22. A number of cases had been cited by the department to show that the commission payments in comparative cases are much less. Lot of emphasis had been laid on the agreement entered into by Tata Exports Ltd. But these cases will be covered by their own facts. None of the cases cited dealt with the issue whether the commission payment was excessive or unreasonable. What is reasonable, will depend on the facts of each case. We are unable to agree, on the basis of the comparative cases to the submission that the expenditure is excessive.
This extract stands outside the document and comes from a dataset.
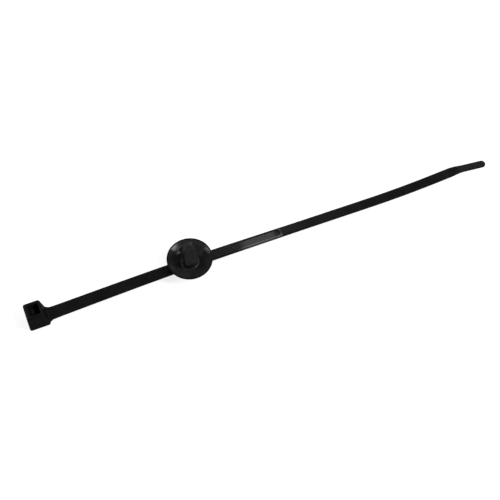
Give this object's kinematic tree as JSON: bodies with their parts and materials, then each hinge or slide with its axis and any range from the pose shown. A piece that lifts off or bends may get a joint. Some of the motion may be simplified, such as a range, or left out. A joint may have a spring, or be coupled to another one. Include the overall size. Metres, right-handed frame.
{
  "type": "push-mount cable tie",
  "caption": "One-piece moulded cable tie: ratchet head, tapering toothed strap with a bent tail, and a dished snap-in mount that fastens it to a panel hole.",
  "frame": {"origin": "on the axis of the push-in pin, at the plane of the dish's rim, which is the face of the panel it fastens to", "axes": "+X along the strap from the head to the tail, +Z along the pin and out of the strap's outer face"},
  "size_m": [0.1934, 0.0176, 0.0181],
  "materials": {
    "nylon": "satin black moulded nylon"
  },
  "bodies": {
    "root": {"cable_tie": "nylon"}
  },
  "joints": []
}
23. We must finally deal with a submission made on the basis of the computation of profits in respect of 'Promise Toothpaste'. The department's case is that for the year ended 30-6-1981, no commission had been paid and the profit was Rs. 87 lakhs. Now, we have checked up the figures. These figures have been taken from the statement given by the assessee for deduction under Section 80J of the Act. The assessee has not shown the commission payments in respect of the sales. But that does not mean that no commission was payable on the sales of the toothpaste. Commission had been paid on that turnover also but, for some reason or other, in the computation for Section 80J, the assessee had not shown it in the statement. This error had been pointed out to the assessee's chartered accountant.
24. On the above facts, we are of the opinion that no disallowance need be made under Section 40A(2).
25 to 31. [These paras are not reproduced here as they involve minor issues.)